▸ **WORK TO DO**
Give the lines of the material verbatim, from the first line to the line with "wasm.setup();", including both.

▸ **SUPPLIED DATA**
══════════

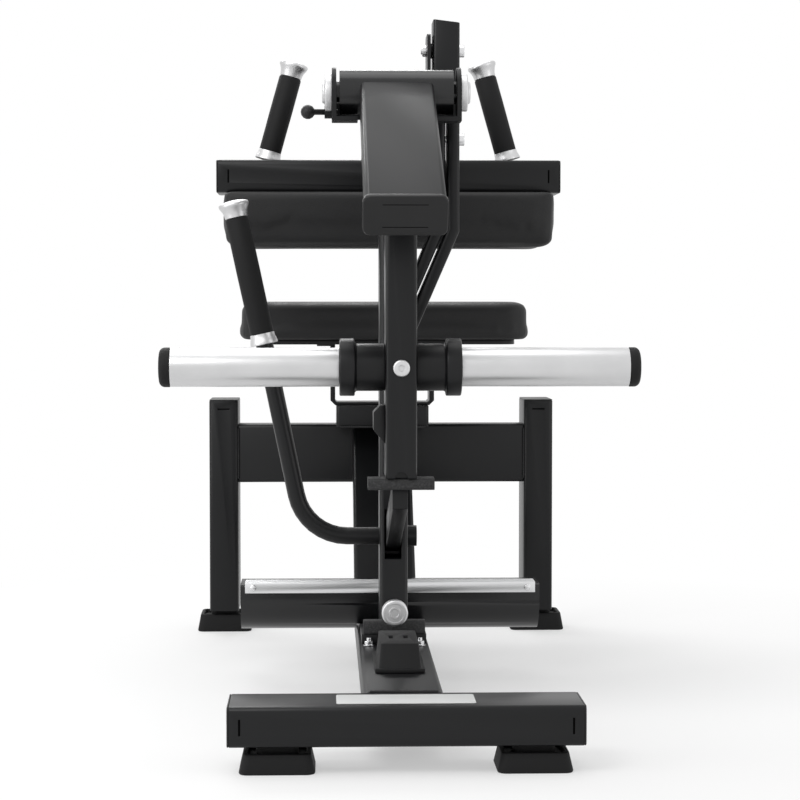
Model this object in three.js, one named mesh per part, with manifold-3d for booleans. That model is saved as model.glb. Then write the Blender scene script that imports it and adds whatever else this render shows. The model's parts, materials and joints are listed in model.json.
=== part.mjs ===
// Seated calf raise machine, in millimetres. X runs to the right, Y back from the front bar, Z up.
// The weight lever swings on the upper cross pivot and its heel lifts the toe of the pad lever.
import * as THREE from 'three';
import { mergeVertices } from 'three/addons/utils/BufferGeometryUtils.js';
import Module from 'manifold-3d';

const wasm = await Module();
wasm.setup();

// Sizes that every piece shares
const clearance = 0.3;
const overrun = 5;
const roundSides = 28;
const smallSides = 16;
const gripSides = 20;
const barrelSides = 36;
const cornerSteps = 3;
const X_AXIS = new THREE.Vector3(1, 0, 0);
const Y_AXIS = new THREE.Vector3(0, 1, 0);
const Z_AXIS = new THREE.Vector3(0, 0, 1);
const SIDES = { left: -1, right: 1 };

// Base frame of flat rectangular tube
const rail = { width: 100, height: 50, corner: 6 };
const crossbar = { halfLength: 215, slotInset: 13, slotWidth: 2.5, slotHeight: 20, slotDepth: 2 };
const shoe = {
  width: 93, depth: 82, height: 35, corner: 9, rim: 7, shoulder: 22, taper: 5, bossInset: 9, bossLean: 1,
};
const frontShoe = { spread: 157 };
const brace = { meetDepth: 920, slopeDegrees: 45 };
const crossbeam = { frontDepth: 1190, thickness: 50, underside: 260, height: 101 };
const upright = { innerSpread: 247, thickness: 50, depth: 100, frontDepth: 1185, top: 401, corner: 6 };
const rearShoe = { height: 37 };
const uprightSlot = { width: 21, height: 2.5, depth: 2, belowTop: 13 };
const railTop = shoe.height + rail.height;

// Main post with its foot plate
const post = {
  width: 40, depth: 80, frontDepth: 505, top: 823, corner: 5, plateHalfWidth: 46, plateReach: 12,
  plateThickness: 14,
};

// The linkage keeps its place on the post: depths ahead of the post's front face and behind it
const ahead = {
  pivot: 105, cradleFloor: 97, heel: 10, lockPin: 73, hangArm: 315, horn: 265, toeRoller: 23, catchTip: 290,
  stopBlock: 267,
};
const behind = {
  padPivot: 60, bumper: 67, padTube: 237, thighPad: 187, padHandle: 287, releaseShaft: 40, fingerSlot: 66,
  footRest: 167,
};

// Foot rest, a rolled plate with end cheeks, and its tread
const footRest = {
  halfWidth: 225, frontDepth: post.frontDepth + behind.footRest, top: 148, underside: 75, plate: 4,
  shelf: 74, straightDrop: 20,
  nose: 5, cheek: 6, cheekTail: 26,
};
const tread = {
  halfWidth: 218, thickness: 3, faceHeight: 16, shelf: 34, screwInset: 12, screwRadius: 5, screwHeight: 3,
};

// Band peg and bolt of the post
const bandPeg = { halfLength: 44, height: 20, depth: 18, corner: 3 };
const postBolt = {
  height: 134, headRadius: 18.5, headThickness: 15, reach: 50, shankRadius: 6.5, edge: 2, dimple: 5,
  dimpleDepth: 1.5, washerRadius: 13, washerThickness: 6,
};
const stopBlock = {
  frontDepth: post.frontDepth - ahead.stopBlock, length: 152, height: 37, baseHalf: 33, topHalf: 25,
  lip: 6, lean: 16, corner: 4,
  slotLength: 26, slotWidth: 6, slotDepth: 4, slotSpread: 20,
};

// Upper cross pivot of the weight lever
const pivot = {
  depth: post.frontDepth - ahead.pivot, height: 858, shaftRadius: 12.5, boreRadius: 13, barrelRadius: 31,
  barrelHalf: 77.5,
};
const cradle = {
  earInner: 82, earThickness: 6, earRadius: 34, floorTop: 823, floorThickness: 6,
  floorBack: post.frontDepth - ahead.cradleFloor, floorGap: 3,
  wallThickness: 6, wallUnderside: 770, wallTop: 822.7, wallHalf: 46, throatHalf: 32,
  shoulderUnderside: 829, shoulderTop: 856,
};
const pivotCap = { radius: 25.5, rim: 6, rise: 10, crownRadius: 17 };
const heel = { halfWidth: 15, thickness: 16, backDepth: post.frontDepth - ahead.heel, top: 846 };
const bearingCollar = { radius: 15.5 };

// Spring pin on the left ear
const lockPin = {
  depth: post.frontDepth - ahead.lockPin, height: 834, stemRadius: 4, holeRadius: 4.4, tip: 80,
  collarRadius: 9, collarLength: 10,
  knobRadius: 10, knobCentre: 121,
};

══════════

▸ **REPLY**
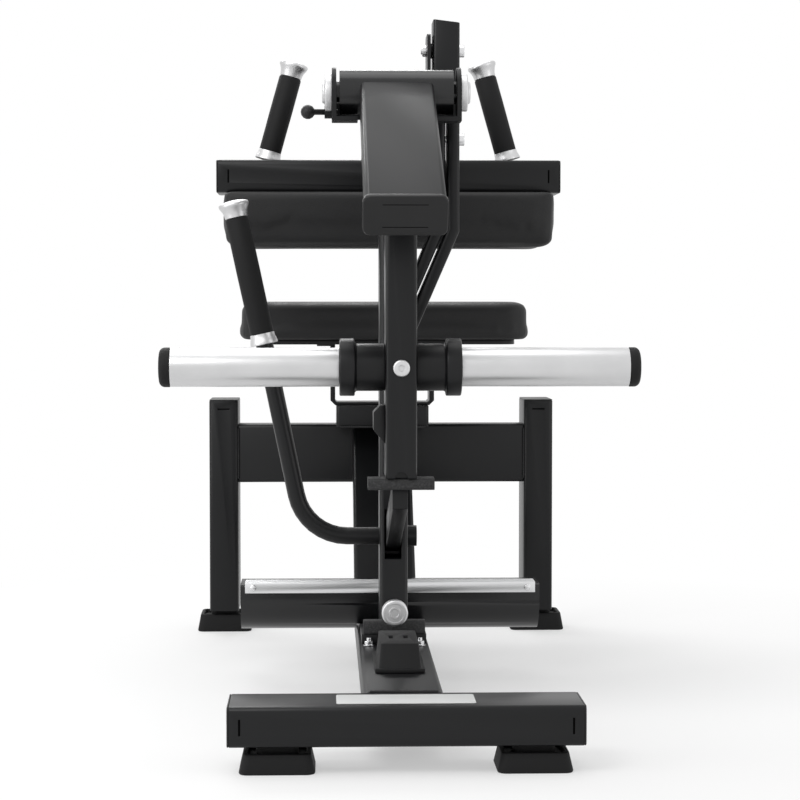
Model this object in three.js, one named mesh per part, with manifold-3d for booleans. That model is saved as model.glb. Then write the Blender scene script that imports it and adds whatever else this render shows. The model's parts, materials and joints are listed in model.json.
=== part.mjs ===
// Seated calf raise machine, in millimetres. X runs to the right, Y back from the front bar, Z up.
// The weight lever swings on the upper cross pivot and its heel lifts the toe of the pad lever.
import * as THREE from 'three';
import { mergeVertices } from 'three/addons/utils/BufferGeometryUtils.js';
import Module from 'manifold-3d';

const wasm = await Module();
wasm.setup();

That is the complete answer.